Но самое главное – не напрасны ли все эти мучения, разговоры-уговоры, возвращение в театр и пр.? Нужно ли Высоцкому это теперь? Чувствовать себя почему-то виноватым, выносить все вопросы, терпеть фамильярности, выслушивать грубости, унижения – при том, что Галилей уже сыгран, а, с другой стороны, появляется с каждым днем все больше отхожих занятий: песни, писание и постановка собственных пьес, сценариев, авторство, соавторство – и никакого ограничения в действиях. Вольность и свободная жизнь. Не надо куда-то ходить, обязательно и строго вовремя, расписываться, играть нелюбимые роли и выслушивать замечания шефа и т. д. и т. п., а доверия прежнего нет, любви нет, во взаимоотношениях трещина, замены произведены, молодые артисты подпирают. С другой стороны, кинематограф может погасить ролевой голод, да еще к тому же реклама. Я убежден, что все эти вопросы, и еще много других, его мучают, да и нас тоже. Только я думаю, что без театра он погибнет, погрязнет в халтуре, в стяжательстве, разменяет талант на копейки и рассыплет по закоулкам. Театр – это ограничитель, режим, это постоянная форма, это воздух и вода. Все промыслы возможны, когда есть фундамент. Он вечен, прочен и необходим. Все остальное – преходяще. Экзюпери не бросил летать, как занялся литературой, совершенно чужим делом. А все, чем занимается Володя, это не так далеко от театра – смежные дела, которые во сто крат выигрывают от сотрудничества с театром.

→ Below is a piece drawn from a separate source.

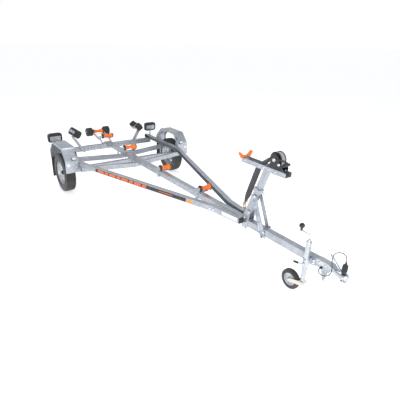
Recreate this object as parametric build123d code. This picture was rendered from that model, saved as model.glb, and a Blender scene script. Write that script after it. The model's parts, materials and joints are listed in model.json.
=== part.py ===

Прискакал с двух концертов. Записки: «Что с Высоцким?», «Правда ли, что Высоцкий уволен из театра?».
Нет, Высоцкий снова в театре, вчера мы играли «Послушайте!» первым составом. Взят на договор с какими-то унизительными оговорками, условиями и т. д. Но иначе, в общем, и быть не могло.
Концерт с Высоцким – «возвращение блудного сына».
Утренний «Галилей». Снова Высоцкий на арене. Зал наэлектризован. Прошел на «ура». Алые тюльпаны. Трогательно.
Славина:
– У вас с Венькой появилось перед Володькой подобострастие… Вы как будто в чем извиняетесь, лебезите, заискиваете…
– Есть несчастье и незнание, как относиться к нему, что делать, что будет дальше… тем более что для него самого нет этого несчастья, он не считает себя больным и в чем-то виноватым, во всяком случае, в той степени, в которой считаем мы… И мы растеряны… Это как – видишь язву на лбу другого и знаешь, чем она грозит, а сказать боишься и сознаешь бесполезность, коль скажешь, потому что ничем помочь уже нельзя… Вот и мнешься и теряешься.
(После репетиции «Живого».)
Высоцкий:
– Твоя работа меня устраивает на 100, ну, на 99%. Валера, это грандиозно, то, что ты делаешь… ты иногда делаешь такие вещи, что сам не замечаешь… очень хорошие места с плотами, суд, счастье, пахота… вообще, это твоя удача и Петровича.
Володя говорил много и так хорошо и трогательно, что я чуть не разревелся.
Вчера после спектакля «три мушкетера» отправились к Веньке. Грустно. Некоммуникабельность. Люся очень изменилась, нервная, подозрительная. Сплетни о Высоцком: застрелился, последний раз спел все свои песни, вышел из КГБ и застрелился.
Звонок:
– Вы еще живы? А я слышала, вы повесились.
– Нет, я вскрыл себе вены.
– Какой у вас красивый голос, спойте что-нибудь, пожалуйста.
Высоцкий был в Ленинграде, видел перезапись «Интервенции», или теперь «Величие и крах дома Ксидиас» по «моей» фамилии. Расстроился, чуть не плачет:
– Нету меня, нету меня в картине, Валера. И в «Двух братьях» нет меня – все вырезали. Так надеялся я на эти фильмы. Нету меня, нету Высоцкого…
– А фильм-то получился?
– Конечно, получился.
– А что говорит Полока?
– Говорит, что все в порядке.
Высоцкий снова в больнице. Отменен «Галилей».
Сегодня выступают в «Послушайте!» новые Маяковские: Шаповалов, Вилькин – вместо Высоцкого и Хмельницкого (улетел в Италию на съемки). Вчера шеф гениально показывал, как надо работать в «Послушайте!». Если бы он так работал с нами, мы бы играли во много раз лучше и не ковырялись бы со спектаклем год.